In a surprise decision, the Illinois House on Sunday voted down a Democrat-championed workers compensation package supported by Gov. Pat Quinn.

The reform passed the state Senate 46-8 on Saturday with cheers from Senate President John Cullerton and even Mayor Rahm Emanuel.

"Reforming the workers’ compensation system will make Illinois a more competitive place to do business, create jobs and strengthen our economy," Emanuel said in a statement. "It is the right thing for workers, businesses and Chicago taxpayers."

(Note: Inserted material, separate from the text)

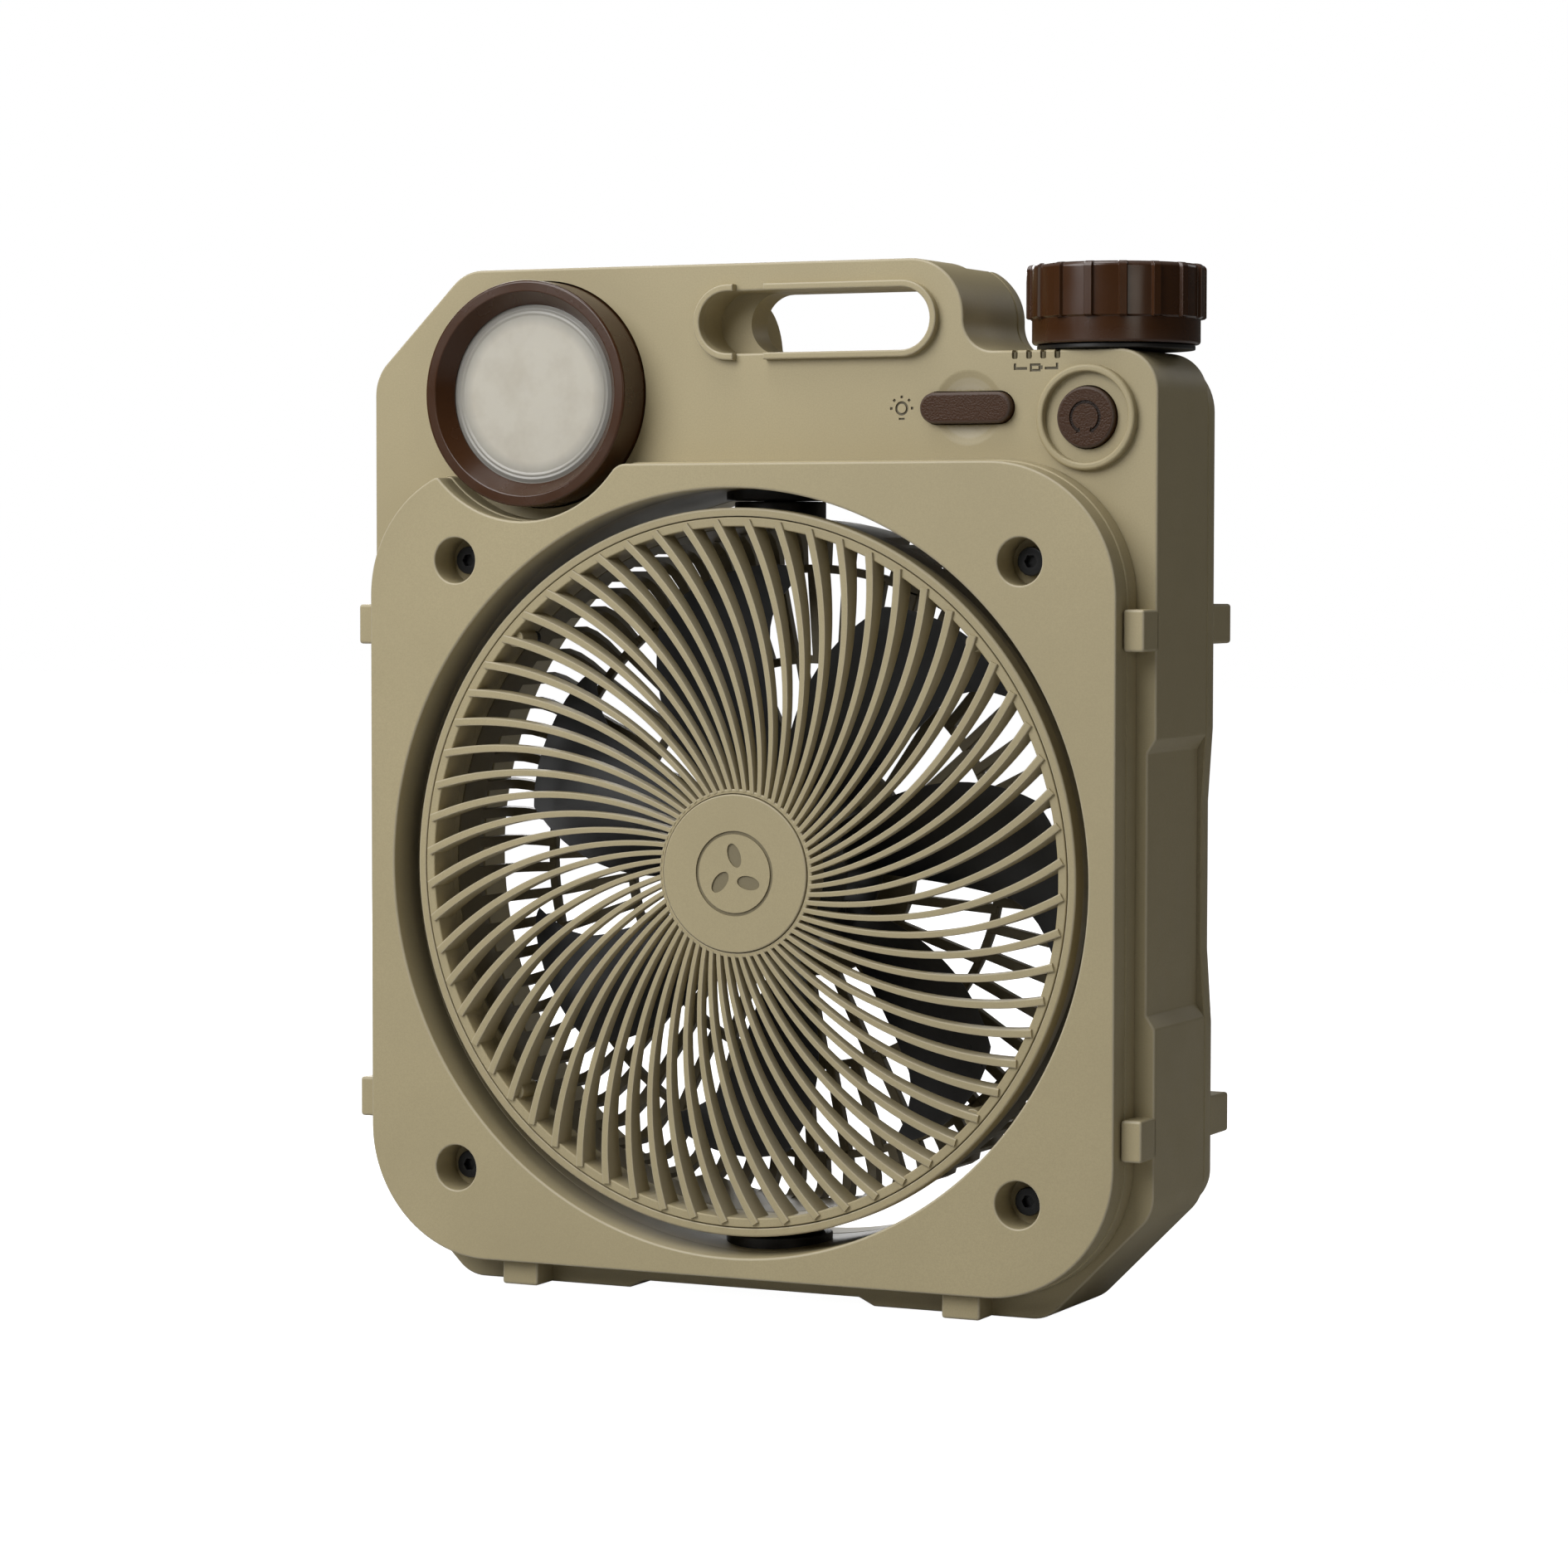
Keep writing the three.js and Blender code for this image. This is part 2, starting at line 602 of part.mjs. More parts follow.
// A forward-swept blade: a flat slab bent onto the blade's plan, pitch and camber.
function blade(turn) {
  const { hubR, tipR, midY, thickness } = BLADES;
  const slabOf = new THREE.BoxGeometry(1, 1, 1, 4, 1, 3);
  const place = slabOf.attributes.position;
  const degrees = Math.PI / 180;
  for (let i = 0; i < place.count; i++) {
    const along = place.getX(i) + 0.5; // 0 at the hub, 1 at the tip
    const across = place.getZ(i) + 0.5; // 0 on the leading edge, 1 on the trailing edge
    const tip = tipR * (1 - 0.065 * across ** 4 - 0.04 * (1 - across) ** 6);
    const radius = hubR - 1.5 + along * (tip - hubR + 1.5);
    const trailing = 32 - 0.0046 * (radius - 26) ** 2;
    const leading = -4.4 - 0.001 * (radius - 30) ** 2 - 0.02 * Math.max(radius - 70, 0) ** 2;
    const angle = (leading + (trailing - leading) * across) * degrees + turn;
    const pitch = 10.5 - 6.5 * along;
    const camber = 11 * across * (1 - across);
    const [x, z] = polar(radius, angle);
    place.setXYZ(i, x, midY + pitch * (1 - 2 * across) + camber + thickness * place.getY(i), z);
  }
  return slabOf;
}

function impeller() {
  const { hubR, count } = BLADES;
  const cup = turned(21, [
    [SHAFT_R + 0.1, 31],
    [SHAFT_R + 0.1, 21.5],
    [20, 21.5],
    [hubR, 26],
    [hubR, 51],
    [hubR - 2, 51],
    [hubR - 2, 27],
    [6, 25],
    [6, 31],
  ]);
  const blades = Array.from({ length: count }, (_, i) => solid(blade((2 * Math.PI * i) / count)));
  return join(cup, blades);
}

const fanMotor = () =>
  turned(16, [
    [SHAFT_R + 0.3, 47],
    [SHAFT_R + 0.3, 40],
    [BEARING_R + GAP, 40],
    [BEARING_R + GAP, 33],
    [8, 33],
    [12, MOTOR.front],
    [MOTOR.radius, 34],
    [MOTOR.radius, MOTOR.back],
    [BEARING_R + GAP, MOTOR.back],
    [BEARING_R + GAP, 52],
    [SHAFT_R + 0.3, 52],
  ]);
const bearing = (front) =>
  turned(16, [
    [SHAFT_R + 0.09, front + 4],
    [SHAFT_R + 0.09, front],
    [BEARING_R, front],
    [BEARING_R, front + 4],
  ]);

// ---------- the assembly ----------
function casePieces() {
  const pieces = [
    mesh("front_panel", frontPanel(), khaki()),
    mesh("main_housing", mainHousing(), khaki()),
    mesh("rear_cover", rearCover(), khaki()),
  ];
  fourCorners.forEach(([sx, sz], i) => {
    const [x, z] = [sx * SCREW.at, sz * SCREW.at];
    const { recessDepth, headHeight, headR, shankR } = SCREW;
    const front = capScrew(x, z, recessDepth - headHeight - GAP, 1, headR, headHeight, shankR, 22);
    const rearHead = CASE.rear - 5 + headHeight + GAP - 0.1;
    const rear = capScrew(x, z, rearHead, -1, headR, headHeight - 0.1, shankR, 26);
    pieces.push(mesh("front_screw_" + (i + 1), front, black()));
    pieces.push(mesh("rear_screw_" + (i + 1), rear, black()));
  });
  return pieces;
}

function lampPieces() {
  const { x, z, lensR, back } = LAMP;
  return [
    mesh("lamp_bezel", lampBezel(), brown()),
    mesh("lamp_lens", drum(x, z, lensR, 7, 9.7, 32), clear()),
    mesh("lamp_reflector", lampReflector(), white()),
    mesh("lamp_led_board", drum(x, z, 26.2, back - 0.8, back + 0.8, 24), green()),
  ];
}

function controlPieces() {
  const { x, y } = KNOB;
  const under = CASE.shoulder - WALL;
  const light = pushButton(
    stadium(LIGHT.x, LIGHT.z, LIGHT.halfLength, LIGHT.halfHeight),
    stadium(LIGHT.x, LIGHT.z, LIGHT.halfLength + 1.2, LIGHT.halfHeight + 1.2),
    LIGHT.x,
    LIGHT.z,
    LIGHT.front,
  );
  const swing = pushButton(
    circle(SWING.x, SWING.z, SWING.radius),
    circle(SWING.x, SWING.z, SWING.radius + 1.2),
    SWING.x,
    SWING.z,
    SWING.front,
  );
  const fingers = NOTCHES.map((nx) =>
    block(nx - 0.45, nx + 0.45, CASE.front + 0.3, CASE.front + 4, under - 0.6, CASE.shoulder - 0.6),
  );
  const pipeBar = block(NOTCHES[0] - 1, NOTCHES[3] + 1, CASE.front + 3.3, 20.2, 148, under - GAP);
  const lightPipe = cut(join(pipeBar, fingers), block(80, 105, CASE.front + 2.9, 22, under - GAP, 156));
  return [
    mesh("speed_knob", speedKnob(), brown()),
    mesh("knob_base_ring", cut(post(x, y, 23.2, 155.2, 156.5, 28), post(x, y, 5, 155, 157)), black()),
    mesh("potentiometer_shaft", post(x, y, 3, 144, 170, 16), steel()),
    mesh(
      "potentiometer",
      cut(
        join(block(x - 8, x + 8, y - 7, y + 8, 142, 151.6), post(x, y, 3.7, 151, 154.4, 20)),
        post(x, y, 3.09, 143.7, 155, 16),
      ),
      steel(),
    ),
    mesh("light_button", light, brown()),
    mesh("swing_button", swing, brown()),
    mesh("light_switch", tactSwitch(LIGHT.x, LIGHT.z), black()),
    mesh("swing_switch", tactSwitch(SWING.x, SWING.z), black()),
    mesh("charge_light_pipe", lightPipe, clear()),
    mesh("control_board", block(54, 124, 25.8, 27.4, 122, 147), green()),
  ];
}

function powerPieces() {
  const { radius, length, x, y, zs } = CELL;
  const rear = CASE.rear;
  const cover = block(PORT.x - 8, PORT.x + 8, rear + GAP, rear + 2, PORT.z - 4.5, PORT.z + 4.5);
  const cells = zs.map((z, i) => {
    const cell = new THREE.CylinderGeometry(radius, radius, length, 24);
    return mesh("battery_cell_" + (i + 1), solid(cell.rotateZ(Math.PI / 2).translate(x, y, z)), blue());
  });
  const trayZ = [118.8, 175.3];
  const tray = join(
    block(-101, -31, 30, 34.4, ...trayZ),
    block(-103, -98.9, 30, 54, trayZ[0], 170),
    block(-33.1, -30, 30, 54, ...trayZ),
  );
  return [
    ...cells,
    mesh("battery_tray", tray, black()),
    mesh("charge_board", block(PORT.x - 12, PORT.x + 12, 62, 63.4, PORT.z - 12, PORT.z + 8), green()),
    mesh("usb_socket", usbSocket(), steel()),
    mesh("usb_cover", cover, black()),
  ];
}

const usbSocket = () =>
  cut(
    block(PORT.x - 4.6, PORT.x + 4.6, 63.7, 71, PORT.z - 1.7, PORT.z + 1.7),
    block(PORT.x - 4.1, PORT.x + 4.1, 65, 72, PORT.z - 1.2, PORT.z + 1.2),
  );

function swingPieces() {
  const top = GEAR.z + GEAR.height;
  return [
    mesh("upper_pivot_bush", pivotBush(1), black()),
    mesh("lower_pivot_bush", pivotBush(-1), black()),
    mesh(
      "swing_motor",
      cut(
        post(pinionX, AXIS_Y, 14, top + 1.2, top + 20, 24),
        post(pinionX, AXIS_Y, 1.59, top, top + 15, 16),
      ),
      steel(),
    ),
    mesh("swing_motor_shaft", post(pinionX, AXIS_Y, 1.5, GEAR.z - 0.6, top + 14, 16), steel()),
    mesh("swing_pinion", gear(pinionX, GEAR.pinionTeeth, 1.8, Math.PI + Math.PI / GEAR.pinionTeeth), white()),
    mesh("swing_gear", gear(0, GEAR.wheelTeeth, PIVOT.pinR + GAP, 0), white()),
    mesh("upper_trunnion", trunnion(1, 126), black()),
    mesh("lower_trunnion", trunnion(-1, 123.4), black()),
  ];
}

function headPieces() {
  const pieces = [
    mesh("front_grille", frontGrille(), khaki()),
    mesh("hub_cap", hubCap(), khaki()),
    mesh("head_rim", headRim(), khaki()),
    mesh("rear_grille", rearGrille(), khaki()),
    mesh("impeller", impeller(), charcoal()),
    mesh("motor_shaft", drum(0, 0, SHAFT_R, 14.5, 57, 16), steel()),
    mesh("impeller_nut", cut(drum(0, 0, 4.2, 17.4, 21.2, 6), drum(0, 0, SHAFT_R + 0.1, 17, 22, 16)), brass()),
    mesh("fan_motor", fanMotor(), steel()),
    mesh("front_bearing", bearing(34.5), brass()),
    mesh("rear_bearing", bearing(53), brass()),
  ];
  grillePosts.forEach(([x, z], i) => {
    pieces.push(mesh("grille_screw_" + (i + 1), capScrew(x, z, 19.6, -1, 2.2, 2.6, 1, 8), black()));
  });
  return pieces;
}

// The object stands on the origin: its box is centred on X and Y, and its base is at Z = 0.
const right = KNOB.x + KNOB.ribR * Math.cos(KNOB_RIBS.halfAngle);
const assembly = new THREE.Group();
assembly.position.set((CASE.halfWidth - right) / 2, -LUG.back / 2, -CASE.bottom);
assembly.add(...casePieces(), ...lampPieces(), ...controlPieces(), ...powerPieces());
assembly.add(...swingPieces(), ...headPieces());

const boxFan = new THREE.Group();
boxFan.add(assembly);
export default boxFan;
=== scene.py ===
"""Looks of the portable box fan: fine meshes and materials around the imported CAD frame.

Lengths are millimetres in the part's design frame: X to the right, Y to the back, Z up, from the centre of
the opening on the front panel's face. Shell.build() takes them to metres in the row frame.
"""
import json
import math

import bmesh
import bpy
from mathutils import Matrix, Vector
from mathutils.geometry import tessellate_polygon


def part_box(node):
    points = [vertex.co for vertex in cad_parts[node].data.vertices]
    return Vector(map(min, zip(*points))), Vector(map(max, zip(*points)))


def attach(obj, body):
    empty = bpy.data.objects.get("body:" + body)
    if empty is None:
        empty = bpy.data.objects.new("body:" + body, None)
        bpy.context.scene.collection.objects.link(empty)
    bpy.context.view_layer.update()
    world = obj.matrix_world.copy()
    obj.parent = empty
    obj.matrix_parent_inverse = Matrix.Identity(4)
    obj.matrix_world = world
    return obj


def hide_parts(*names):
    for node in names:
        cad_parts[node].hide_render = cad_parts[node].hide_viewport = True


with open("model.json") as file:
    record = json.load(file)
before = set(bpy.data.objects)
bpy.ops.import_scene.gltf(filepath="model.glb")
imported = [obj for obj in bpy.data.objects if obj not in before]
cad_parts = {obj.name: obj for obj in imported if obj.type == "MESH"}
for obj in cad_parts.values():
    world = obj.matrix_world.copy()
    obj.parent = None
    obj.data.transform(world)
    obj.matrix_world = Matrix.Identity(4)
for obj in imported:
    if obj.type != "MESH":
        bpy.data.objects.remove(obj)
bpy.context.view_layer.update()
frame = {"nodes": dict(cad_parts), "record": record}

MM = 0.001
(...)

But House Republicans worried about the legislation's effect on hospitals and voted down the bill, which looked to reduce fees businesses pay to physicians by about $700 million and strengthen medical treatment oversight. The reform died 55-39.

House Minority Leader Tom Cross (R-Oswego), who voted against the plan, told the Chicago Sun-Times, "we cannot afford to nibble around the edges on workers compensation reform, and what we are doing is nibbling around the edges.”

Republicans said the bill unfairly hurts doctors, who would face big losses from the 30-percent cut in fees.

Quinn said in a statement that House Republicans "have walked away from a chance to bring meaningful reform to Illinois' workers' compensation system-the best opportunity our state has seen in decades."

Workers comp reform now gets shifted back to the Senate and a House bill that could toss thousands of employee-injury cases into circuit courts.